Here's my second cookie that I made out of Tish Boyle's The Good Cookie. I made this before going back to school, and chose it partly because I knew it might be finicky and would require a lot of time. On a morning that I had all to myself, I put these cookies together.
For me these weren't as tasty as the chocolate marble chunk cookies that I made from the same cookbook, but I think that's more my fault than anything. I don't have a lot of experience making caramel, and I let it go for just a few seconds too long. The colour turned dark so quickly! And my caramel tasted kind of burnt, or you could say it tasted like "creme brulee" to put a positive spin on it. I think I put too much caramel in between the cookies because the tops kept slowly sliding off. I, of course, kept trying to push them back into place - a futile effort. These were seriously gooey cookies!
The cookie is like an almond shortbread, and I thought it tasted okay but not awesome. Actually I thought it had kind of a weird taste, maybe due to the ground up almonds, or maybe it was just in my head. I found the dough difficult to roll out, but then I need a lot more practice rolling out all kinds of dough so maybe it's just me. Rolling out shortbread-like dough just seems like you're asking for stress and crumbles! I was happy that I challenged myself to make a different and more complicated cookie, but if I were to make it again I would use a different shortbread recipe, and definitely watch my caramel very closely!
Other cookies I've made:
Oatmeal Chocolate Chip Cookies (the ones that convinced me to like oatmeal cookies)
Andes Chocolate Mint Cookies
Earl Grey Tea Shortbread
Caramel Almond Tiger Cookies
Adapted from The Good Cookie
Makes about 20 sandwich cookies
1/2 cup slivered almonds
1/2 all cups all-purpose flour, divided into 1/4 cup + 1 1/4 cups
1/2 cup cornstarch
1/8 tsp salt
1 cup (2 sticks) unsalted butter, softened
1/4 cup granulated sugar
1/4 cup confectioners' sugar
1/4 teaspoon vanilla extract
3/4 cup granulated sugar
3 tablespoons water
1/3 cup heavy cream
2 tbsp unsalted butter
1. Place the almonds and 1/4 cup of the flour in the bowl of a food processor and process until the almonds are finely ground, about 45 seconds. Transfer the mixture to a medium bowl and stir in the remaining 1 1/4 cups flour, the cornstarch, and salt. Set aside.

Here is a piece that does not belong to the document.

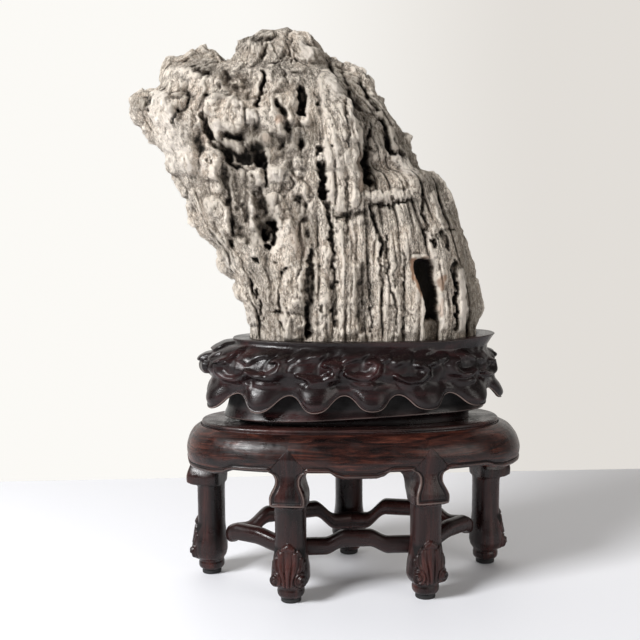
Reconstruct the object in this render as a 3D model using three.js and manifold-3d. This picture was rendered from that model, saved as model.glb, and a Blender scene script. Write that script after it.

2. In the bowl of an electric mixer, using the paddle attachment, beat the butter and sugars at medium-high speed until light in texture, about 2 minutes. Beat in the almond extract. At low speed, gradually add the flour mixture, mixing just until combined. Scrape the dough onto a work surface and shape it into a disk. Wrap the dough in plastic wrap and refrigerate for at least 2 hours, until firm enough to handle (or up to 2 days).***
3. Position a rack in the center of the oven and preheat the oven to 350F.
4. On a lightly floured work surface, using a rolling pin, roll out the dough to a thickness of 1/8 inch, sprinkling it lightly with flour as needed to prevent sticking. Using a 1 1/2 inch fluted round cookie cutter, cut out as many cookies as possible from the dough. Using a 3/4 inch round cookie cutter, or the tip of a 3/4 inch plain pastry tip, cut out the center of half of the cookies (these cookies will be the tops). Reroll the scraps, chilling the dough for 10 minutes if necessary, and cut out more cookies. Cut out the centers of half of these. Transfer the cookies to ungreased baking sheets, spacing them 1/2 inch apart. Bake the cookies one sheet at a time, for 10 to 12 minutes, or until just barely beginning to color at the edges. Transfer the cookies to a wire rack and cool completely.
5. In a small heavy saucepan, combine the sugar and water and cook over medium heat, stirring constantly, until the sugar dissolves. Increase the heat to high and cook, without stirring and occasionally brushing down the sides of the pan with a wet pastry brush, until the syrup caramelizes and turns a golden amber color, about 4 minutes. Watch closely as you don't want burnt caramel. Remove the pan from the heat and carefully add the heavy cream (the mixture will bubble up), stirring until smooth. Stir in the butter and salt until the butter is melted. Let the caramel filling cool for 20 minutes, or until it has thickened enough to spread.
6. Line a large baking sheet with aluminum foil or waxed paper. Spread a scant teaspoon of the caramel filling over the bottom of each whole cookie. Top each with a cut-out cookie, and place the filled cookies on the lined sheet. Place the saucepan of caramel over low heat and heat, stirring constantly, until it is thin enough to drizzle. Using a spoon, lightly drizzle the tops of the cookies with parallel lines of caramel.
***I found it easier to let the dough warm a bit before I started to roll it. But then I'm not really awesome at rolling out dough so maybe you shouldn't listen to me!